In this session, we will discuss innovative ways of confronting medieval Iberian documents. We will hear from the PI of a born-digital, collaborative project which exemplifies the potential of the internet in reshaping the study of pre-modern sources. We will also learn from the ongoing research of an ECR who has adapted to the challenges of COVID-19 to ask fascinating questions about Mozarabic evidence.
Speakers:
Aengus Ward, Professor of Medieval Iberian Studies at the University of Birmingham
From 2013–16 Professor Ward headed-up an AHRC-funded project to transcribe all of the manuscripts of Alfonso el Sabio’s history of Spain (Estoria de Espanna). The research project was accompanied by Transcribeestoria, a pilot project which aimed to engage a broad public in the study of the middle ages in Spain though a collaborative transcription platform and palaeography training.

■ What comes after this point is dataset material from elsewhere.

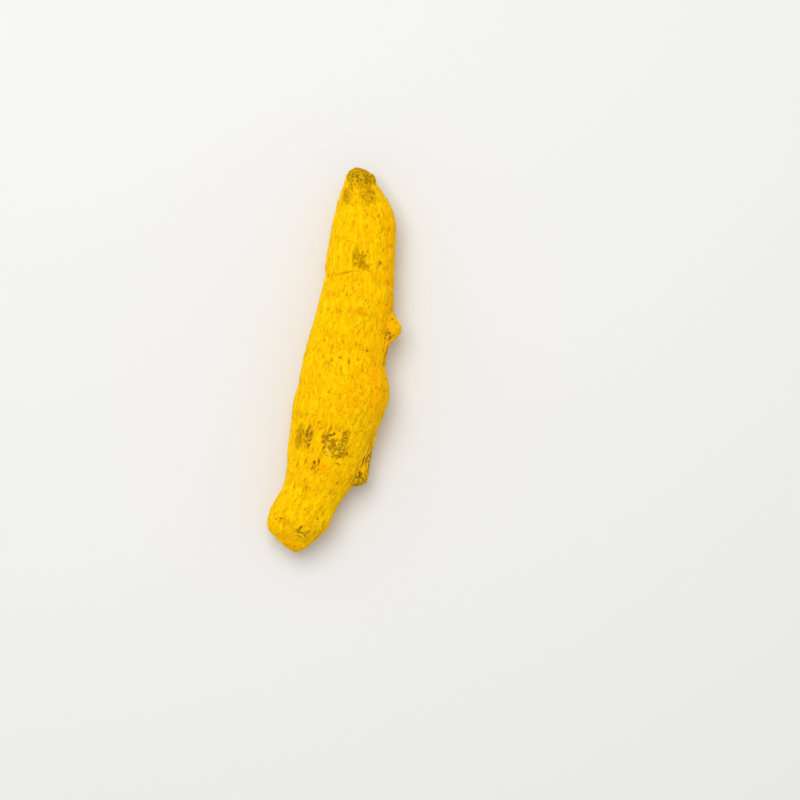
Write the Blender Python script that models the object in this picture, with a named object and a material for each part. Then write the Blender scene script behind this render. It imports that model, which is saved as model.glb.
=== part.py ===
"""A dried turmeric root: one thick finger of rhizome, grown as one piece, lying on its side.

Metres, +Z up. The root lies along Y, its growing tip at +Y and its blunt foot at -Y, and it bows towards +X.
The origin is on the surface that the root lies on, under the middle of its bounding box.
Angles go round the root: 0 is towards +X, 90 is on top and 270 is underneath.
"""

import math

import bmesh
import bpy
import numpy as np
from mathutils import Vector, noise

NODE_NAME = "turmeric_root"
MM = 0.001

# Driving dimensions. The width and depth are the greatest ones, without the buds.
ROOT_LENGTH = 81.8 * MM
ROOT_WIDTH = 19.1 * MM
ROOT_DEPTH = 16.8 * MM
SIDE_SHIFT = -4.20 * MM  # brings the middle of the bounding box over the origin

# The mesh: cross sections from foot to tip, and points round each one.
SECTIONS = 104
POINTS_ROUND = 48

# One row for each station, from foot to tip: its share of the root's length, then the bow to the side and
# the half width as shares of the width, and the half depth and the centre's height as shares of the depth.
STATIONS = (
    (0.000, 0.021, 0.000, 0.000, 0.357),
    (0.010, 0.017, 0.110, 0.131, 0.357),
    (0.029, -0.011, 0.205, 0.220, 0.360),
    (0.047, -0.023, 0.281, 0.280, 0.366),
    (0.075, 0.008, 0.337, 0.333, 0.381),
    (0.110, 0.037, 0.335, 0.345, 0.375),
    (0.157, 0.110, 0.336, 0.357, 0.369),
    (0.206, 0.168, 0.382, 0.393, 0.390),
    (0.255, 0.182, 0.418, 0.429, 0.412),
    (0.304, 0.200, 0.445, 0.458, 0.434),
    (0.353, 0.224, 0.484, 0.482, 0.458),
    (0.402, 0.247, 0.500, 0.500, 0.475),
    (0.440, 0.259, 0.499, 0.499, 0.474),
    (0.475, 0.229, 0.477, 0.486, 0.463),
    (0.510, 0.206, 0.451, 0.467, 0.446),
    (0.560, 0.220, 0.442, 0.449, 0.433),
    (0.605, 0.231, 0.424, 0.441, 0.428),
    (0.650, 0.243, 0.405, 0.431, 0.423),
    (0.700, 0.234, 0.375, 0.417, 0.417),
    (0.745, 0.207, 0.375, 0.408, 0.417),
    (0.794, 0.191, 0.367, 0.399, 0.420),
    (0.843, 0.177, 0.349, 0.381, 0.422),
    (0.880, 0.169, 0.328, 0.357, 0.419),
    (0.916, 0.136, 0.279, 0.315, 0.412),
    (0.941, 0.106, 0.240, 0.264, 0.406),
    (0.965, 0.059, 0.173, 0.200, 0.400),
    (0.985, 0.049, 0.134, 0.131, 0.396),
    (1.000, 0.005, 0.000, 0.000, 0.394),
)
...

Helen Flatley, DPhil candidate, St Cross College, University of Oxford
Helen’s doctoral project sheds light on the nature of inter-religious interaction and exchange in 12th and 13th-century Iberia through the study of the Mozarabs of Toledo. Her research draws especially in the rich and still under-utilised store of Mozarabic legal documents from Toledo in the two centuries after the conquest of the city by Alfonso VI.